The pandemic has commanded our attention so much over the past year that it has been hard to have any energy left over (renewable or otherwise) to worry about the grave environmental problems we face, let alone to try to fix them.

That’s the story for me, anyway, but as we paged through the nearly 70 Source Maine Sustainability Award nominees early in March, I was heartened to realize that many other Mainers were able to keep their focus. Our six 2021 Source award winners, our seventh class of awardees, did not merely get depressed about all the plastic shopping bags and gloves we have been using during the pandemic. They didn’t see the disposable masks littered on our streets and simply sigh, or fret about the empty buses going to and fro to Portland or Boston, as environmentally smart public transportation lost its luster overnight.

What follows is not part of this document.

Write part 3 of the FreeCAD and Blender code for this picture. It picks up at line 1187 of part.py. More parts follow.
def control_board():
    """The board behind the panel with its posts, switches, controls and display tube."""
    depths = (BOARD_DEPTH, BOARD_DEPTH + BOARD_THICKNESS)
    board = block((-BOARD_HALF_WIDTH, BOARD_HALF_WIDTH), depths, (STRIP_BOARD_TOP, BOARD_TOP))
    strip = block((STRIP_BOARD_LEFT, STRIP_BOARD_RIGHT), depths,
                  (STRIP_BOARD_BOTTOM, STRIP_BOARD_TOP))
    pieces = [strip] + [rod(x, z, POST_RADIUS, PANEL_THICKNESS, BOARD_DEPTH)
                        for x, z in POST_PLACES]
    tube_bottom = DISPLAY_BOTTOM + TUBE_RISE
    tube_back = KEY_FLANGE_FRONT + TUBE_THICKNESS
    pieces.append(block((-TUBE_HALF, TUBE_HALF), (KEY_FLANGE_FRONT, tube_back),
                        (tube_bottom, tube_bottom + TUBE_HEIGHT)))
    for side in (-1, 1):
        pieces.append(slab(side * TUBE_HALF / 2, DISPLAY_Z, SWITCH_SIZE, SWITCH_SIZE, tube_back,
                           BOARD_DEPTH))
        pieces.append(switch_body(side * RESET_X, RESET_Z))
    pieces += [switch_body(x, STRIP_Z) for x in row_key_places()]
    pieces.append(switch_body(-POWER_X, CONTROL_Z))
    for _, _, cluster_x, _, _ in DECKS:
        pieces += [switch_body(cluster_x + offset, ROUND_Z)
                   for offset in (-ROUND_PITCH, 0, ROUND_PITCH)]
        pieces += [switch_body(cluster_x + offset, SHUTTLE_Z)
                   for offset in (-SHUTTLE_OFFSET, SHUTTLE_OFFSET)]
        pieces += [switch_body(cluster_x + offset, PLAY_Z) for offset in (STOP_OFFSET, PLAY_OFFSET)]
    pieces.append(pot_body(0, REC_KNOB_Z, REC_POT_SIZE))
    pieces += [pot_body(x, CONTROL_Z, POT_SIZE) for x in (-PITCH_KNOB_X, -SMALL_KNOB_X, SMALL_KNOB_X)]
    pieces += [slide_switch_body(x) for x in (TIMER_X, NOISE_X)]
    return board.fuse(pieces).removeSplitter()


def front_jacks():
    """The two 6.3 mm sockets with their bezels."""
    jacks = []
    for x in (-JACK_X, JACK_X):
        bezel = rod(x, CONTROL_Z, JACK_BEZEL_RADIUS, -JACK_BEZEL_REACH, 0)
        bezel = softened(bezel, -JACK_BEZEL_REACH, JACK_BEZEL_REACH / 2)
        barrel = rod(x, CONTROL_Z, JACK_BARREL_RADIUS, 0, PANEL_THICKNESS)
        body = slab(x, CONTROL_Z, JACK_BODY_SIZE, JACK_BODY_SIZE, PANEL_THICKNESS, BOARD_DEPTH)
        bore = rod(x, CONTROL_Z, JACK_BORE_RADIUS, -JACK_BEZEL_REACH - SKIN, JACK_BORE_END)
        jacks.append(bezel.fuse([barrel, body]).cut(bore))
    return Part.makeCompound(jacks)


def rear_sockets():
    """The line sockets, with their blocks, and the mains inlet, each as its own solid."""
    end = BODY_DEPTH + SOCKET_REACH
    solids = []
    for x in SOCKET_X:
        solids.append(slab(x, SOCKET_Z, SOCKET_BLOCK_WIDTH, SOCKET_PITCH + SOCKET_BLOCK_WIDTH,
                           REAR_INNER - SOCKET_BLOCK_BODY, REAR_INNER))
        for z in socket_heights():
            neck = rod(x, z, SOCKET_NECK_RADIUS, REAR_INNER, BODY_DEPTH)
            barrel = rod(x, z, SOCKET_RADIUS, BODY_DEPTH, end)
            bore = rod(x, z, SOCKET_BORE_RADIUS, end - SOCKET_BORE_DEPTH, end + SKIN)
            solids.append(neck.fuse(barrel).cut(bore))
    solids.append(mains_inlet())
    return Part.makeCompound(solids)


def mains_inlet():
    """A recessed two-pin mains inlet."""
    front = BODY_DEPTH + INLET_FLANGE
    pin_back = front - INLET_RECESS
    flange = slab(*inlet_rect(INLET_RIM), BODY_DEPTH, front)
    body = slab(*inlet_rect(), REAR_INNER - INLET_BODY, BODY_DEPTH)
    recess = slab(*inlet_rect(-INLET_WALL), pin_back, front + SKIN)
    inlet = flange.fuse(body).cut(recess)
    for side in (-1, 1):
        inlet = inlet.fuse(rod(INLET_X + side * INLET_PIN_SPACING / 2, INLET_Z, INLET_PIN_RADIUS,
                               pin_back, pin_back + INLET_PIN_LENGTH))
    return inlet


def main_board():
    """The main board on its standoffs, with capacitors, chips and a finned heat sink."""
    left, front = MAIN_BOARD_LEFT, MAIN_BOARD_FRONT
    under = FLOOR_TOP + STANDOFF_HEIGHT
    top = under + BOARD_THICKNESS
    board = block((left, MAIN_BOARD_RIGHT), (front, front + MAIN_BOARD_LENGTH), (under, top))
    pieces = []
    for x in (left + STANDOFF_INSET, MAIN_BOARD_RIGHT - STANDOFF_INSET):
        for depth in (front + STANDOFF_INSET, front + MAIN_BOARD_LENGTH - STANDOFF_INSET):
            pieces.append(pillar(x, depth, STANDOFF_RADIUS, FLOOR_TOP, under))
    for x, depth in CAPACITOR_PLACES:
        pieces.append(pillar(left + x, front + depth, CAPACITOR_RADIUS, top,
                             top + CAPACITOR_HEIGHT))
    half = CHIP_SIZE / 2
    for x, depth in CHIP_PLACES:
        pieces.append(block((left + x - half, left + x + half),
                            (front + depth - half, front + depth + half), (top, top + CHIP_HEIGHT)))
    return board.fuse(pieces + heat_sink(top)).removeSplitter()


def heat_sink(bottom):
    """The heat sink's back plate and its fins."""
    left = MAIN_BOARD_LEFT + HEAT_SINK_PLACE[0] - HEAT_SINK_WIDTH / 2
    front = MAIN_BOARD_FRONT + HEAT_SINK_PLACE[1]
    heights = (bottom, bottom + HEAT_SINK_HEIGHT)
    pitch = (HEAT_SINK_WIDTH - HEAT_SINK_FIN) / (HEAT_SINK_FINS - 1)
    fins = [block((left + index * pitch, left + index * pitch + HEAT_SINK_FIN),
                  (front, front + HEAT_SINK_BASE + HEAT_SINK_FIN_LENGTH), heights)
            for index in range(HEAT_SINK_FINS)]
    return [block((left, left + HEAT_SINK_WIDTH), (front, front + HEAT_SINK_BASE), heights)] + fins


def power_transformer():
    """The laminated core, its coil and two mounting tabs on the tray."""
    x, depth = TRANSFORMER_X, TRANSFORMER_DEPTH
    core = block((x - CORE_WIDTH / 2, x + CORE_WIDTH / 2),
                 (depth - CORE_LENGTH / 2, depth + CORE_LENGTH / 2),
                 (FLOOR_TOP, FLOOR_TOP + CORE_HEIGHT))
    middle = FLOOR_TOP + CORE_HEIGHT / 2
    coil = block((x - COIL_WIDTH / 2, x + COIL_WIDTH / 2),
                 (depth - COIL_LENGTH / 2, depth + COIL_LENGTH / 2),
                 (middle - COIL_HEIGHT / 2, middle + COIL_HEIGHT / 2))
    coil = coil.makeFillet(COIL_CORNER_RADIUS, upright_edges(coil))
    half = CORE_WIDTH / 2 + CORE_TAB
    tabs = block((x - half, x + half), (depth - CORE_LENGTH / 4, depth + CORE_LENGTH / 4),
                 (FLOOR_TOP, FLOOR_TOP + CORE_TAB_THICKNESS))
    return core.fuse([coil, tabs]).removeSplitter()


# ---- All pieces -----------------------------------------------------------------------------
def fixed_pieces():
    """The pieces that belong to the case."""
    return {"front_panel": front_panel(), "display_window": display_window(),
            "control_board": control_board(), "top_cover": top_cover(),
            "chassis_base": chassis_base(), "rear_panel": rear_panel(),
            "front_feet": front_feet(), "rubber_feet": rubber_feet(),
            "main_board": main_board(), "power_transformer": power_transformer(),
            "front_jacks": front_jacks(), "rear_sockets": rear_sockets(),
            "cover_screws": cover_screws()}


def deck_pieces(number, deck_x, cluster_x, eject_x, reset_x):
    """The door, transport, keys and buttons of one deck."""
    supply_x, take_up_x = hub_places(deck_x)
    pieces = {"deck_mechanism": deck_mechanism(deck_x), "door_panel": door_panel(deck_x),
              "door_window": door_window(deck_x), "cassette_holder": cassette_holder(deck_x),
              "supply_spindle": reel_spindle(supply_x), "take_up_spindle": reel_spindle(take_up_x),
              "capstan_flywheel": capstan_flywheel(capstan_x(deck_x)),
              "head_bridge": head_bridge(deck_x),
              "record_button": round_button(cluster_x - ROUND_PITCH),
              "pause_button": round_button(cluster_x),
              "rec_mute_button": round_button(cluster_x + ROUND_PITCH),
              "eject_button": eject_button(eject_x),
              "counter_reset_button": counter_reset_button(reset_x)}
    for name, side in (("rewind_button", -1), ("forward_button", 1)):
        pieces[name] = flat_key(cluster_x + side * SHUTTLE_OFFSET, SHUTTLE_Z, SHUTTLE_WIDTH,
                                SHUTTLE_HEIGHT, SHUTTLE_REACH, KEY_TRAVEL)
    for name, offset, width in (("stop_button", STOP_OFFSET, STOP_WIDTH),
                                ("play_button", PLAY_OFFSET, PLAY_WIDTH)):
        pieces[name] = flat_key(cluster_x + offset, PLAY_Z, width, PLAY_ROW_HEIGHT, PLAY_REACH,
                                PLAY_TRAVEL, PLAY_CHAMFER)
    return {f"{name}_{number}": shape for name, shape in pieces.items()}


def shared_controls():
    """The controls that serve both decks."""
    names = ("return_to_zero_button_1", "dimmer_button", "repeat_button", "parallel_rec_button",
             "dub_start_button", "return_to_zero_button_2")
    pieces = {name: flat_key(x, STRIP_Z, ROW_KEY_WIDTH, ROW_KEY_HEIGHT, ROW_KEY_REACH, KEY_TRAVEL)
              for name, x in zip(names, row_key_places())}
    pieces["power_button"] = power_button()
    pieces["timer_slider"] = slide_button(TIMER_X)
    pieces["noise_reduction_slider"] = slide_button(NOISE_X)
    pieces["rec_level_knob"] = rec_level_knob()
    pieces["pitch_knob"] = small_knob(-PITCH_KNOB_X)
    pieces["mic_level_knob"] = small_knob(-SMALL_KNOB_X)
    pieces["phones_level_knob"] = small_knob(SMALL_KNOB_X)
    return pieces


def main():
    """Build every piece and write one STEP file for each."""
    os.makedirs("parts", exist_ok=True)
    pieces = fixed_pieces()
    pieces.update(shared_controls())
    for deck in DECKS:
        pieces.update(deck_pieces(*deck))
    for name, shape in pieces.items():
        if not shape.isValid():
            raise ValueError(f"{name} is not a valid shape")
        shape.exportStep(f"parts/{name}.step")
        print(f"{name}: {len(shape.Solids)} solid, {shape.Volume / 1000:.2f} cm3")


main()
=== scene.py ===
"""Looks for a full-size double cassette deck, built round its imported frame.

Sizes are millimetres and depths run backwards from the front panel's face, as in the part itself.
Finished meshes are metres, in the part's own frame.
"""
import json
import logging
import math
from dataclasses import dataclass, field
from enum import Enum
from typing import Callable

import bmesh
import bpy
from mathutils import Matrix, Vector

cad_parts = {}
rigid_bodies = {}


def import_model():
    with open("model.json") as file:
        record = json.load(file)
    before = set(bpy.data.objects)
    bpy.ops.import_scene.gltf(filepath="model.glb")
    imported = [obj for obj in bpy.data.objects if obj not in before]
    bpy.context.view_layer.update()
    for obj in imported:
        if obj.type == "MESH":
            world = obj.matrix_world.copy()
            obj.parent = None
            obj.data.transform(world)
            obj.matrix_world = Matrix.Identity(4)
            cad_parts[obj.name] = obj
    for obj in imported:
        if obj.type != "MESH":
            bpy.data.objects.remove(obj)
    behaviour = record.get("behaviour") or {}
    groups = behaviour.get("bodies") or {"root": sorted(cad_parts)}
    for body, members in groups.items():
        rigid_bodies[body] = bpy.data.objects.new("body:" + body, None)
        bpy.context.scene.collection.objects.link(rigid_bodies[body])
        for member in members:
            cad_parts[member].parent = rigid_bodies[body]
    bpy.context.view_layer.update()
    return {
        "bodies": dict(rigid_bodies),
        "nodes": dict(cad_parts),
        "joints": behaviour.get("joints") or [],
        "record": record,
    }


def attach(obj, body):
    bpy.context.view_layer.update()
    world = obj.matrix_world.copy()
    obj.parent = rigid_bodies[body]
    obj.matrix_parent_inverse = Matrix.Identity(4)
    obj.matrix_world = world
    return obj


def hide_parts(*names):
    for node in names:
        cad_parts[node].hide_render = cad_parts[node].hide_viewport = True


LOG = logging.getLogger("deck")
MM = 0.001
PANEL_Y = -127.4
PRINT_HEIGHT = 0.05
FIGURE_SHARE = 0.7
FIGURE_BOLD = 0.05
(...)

Instead, they rolled up their sleeves and got on with it. Because even with a pandemic, with a divided citizenry unable to agree on the most basic facts, and with abhorrent structural racism, our environmental problems won’t magically disappear. In these pages, we honor Anne “Andy” Burt, longtime environmental advocate; Peter Dugas, tenacious citizen lobbyist for Citizens’ Climate Lobby; Tom Klak, champion of the American chestnut tree; Carrie Mayo, hometown environmental activist; Heather McCargo, dedicated native plants promoter and educator; and Partners for World Health, a Portland-based nonprofit that has kept millions of pounds of medical supplies out of landfills and incinerators.

We also recognize Harvard Pilgrim Healthy Champion Alivia Moore, of the Eastern Woodlands Rematriation Collective; Lee Auto Mall Community Farm Champion Liberation Farms; and three young MOFGA Russell Libby scholars who fill us with local food – and hope.

Because if the pandemic exacerbated some of our environmental problems, it alleviated others. To a not small extent, traffic – and emissions-spewing commutes – disappeared for a time. Mainers discovered bicycles, gardening and the great outdoors. Many of us closely observed wildlife just steps from our new home offices – turkeys and foxes in the garden, house finches nesting under the eaves. However frightening the circumstances, the year gave us the opportunity to make a sea change. And it’ll take a sea change to repair the planet.

Peter Dugas told the Press Herald that ever since his college professor observed we’d “extinguish ourselves through our own doing” if we didn’t quickly improve our relationship with the climate, “I’ve been freaked out.” We think he’s underestimating himself. We’d say he, and the other Source award winners we honor today, have been inspired to act.